Q: And that concern’s not specious. I mean, the ACLU recovered training materials that actually identified political activity and discussions of foreign policy.

SHAMSI: Indeed. In the last decade there have been numerous examples not just of training materials, but of FBI and law enforcement records themselves showing that there is a domestic intelligence surveillance system in which people’s innocent activities reported as suspicious, uploaded into government databases. And that subjects them to additional law enforcement scrutiny. And what are some of the other impacts of this? So, we hear over and over again that people within minority communities, particularly the American Muslim community, are reluctant to report crime, reluctant to report domestic violence for fear of inviting unjustified scrutiny. And that kind of fear just delegitimizes law enforcement and it creates less security for all of us.

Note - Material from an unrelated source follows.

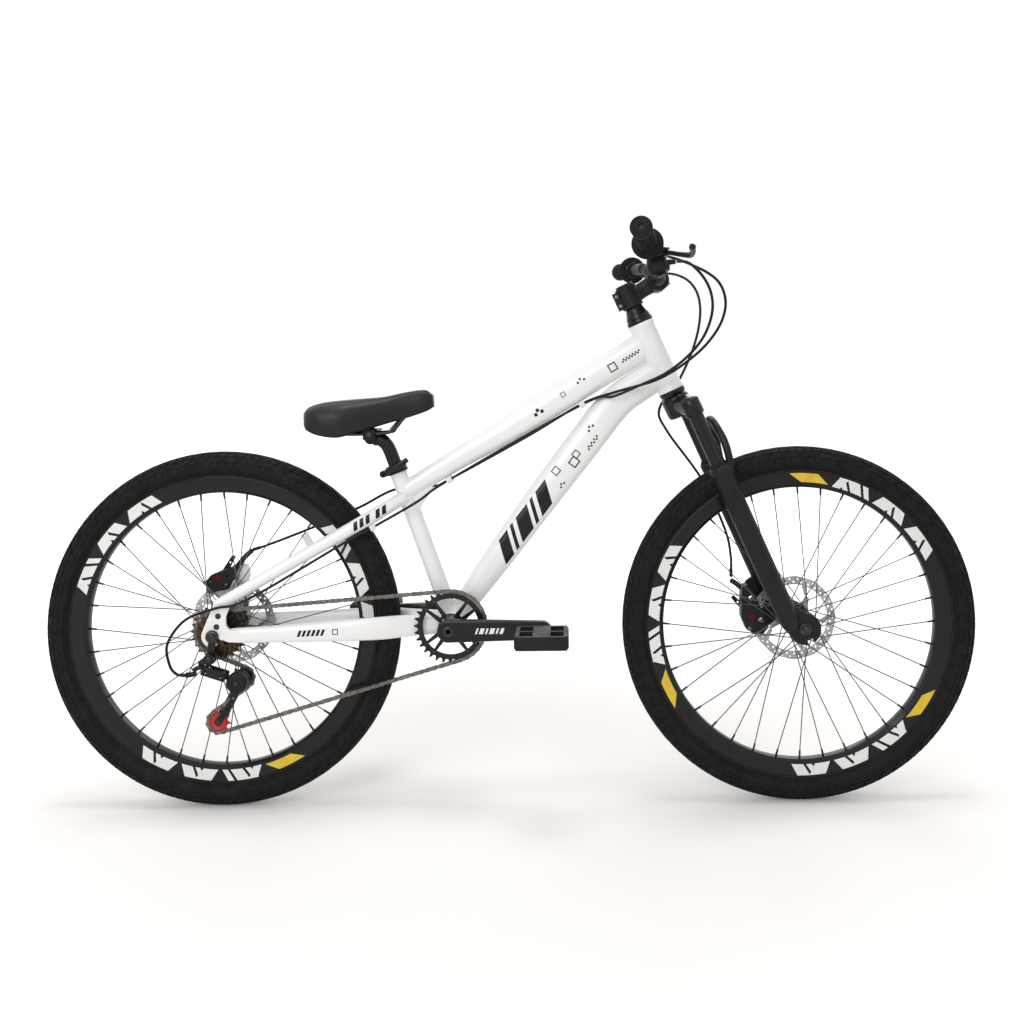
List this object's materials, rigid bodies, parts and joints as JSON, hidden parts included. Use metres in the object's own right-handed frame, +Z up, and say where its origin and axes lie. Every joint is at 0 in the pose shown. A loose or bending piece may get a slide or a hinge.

Q: And in the history of the United States we’ve seen certain episodes, particularly during national security crises, of the government looking at political dissidence as potential security threats. Have we seen that again?

SHAMSI: We have. I mean much of what is going on now is reminiscent of some of the worst abuses of the 1960s and '70s where rights activists, leaders in the civil rights community, people who dissented from war and other controversial domestic and foreign policies were subjected to scrutiny, invasive surveillance. People’s lives were devastatingly impacted and that’s very reminiscent of exactly what is happening today. And you know, another important factor in this is that what the national intelligence community does is inevitably going to sink down to the state and local level; so when the FBI claims the authority to map Muslims, when the FBI claims the authority to send informants into mosques, well the NYPD does the same and it does it even worse.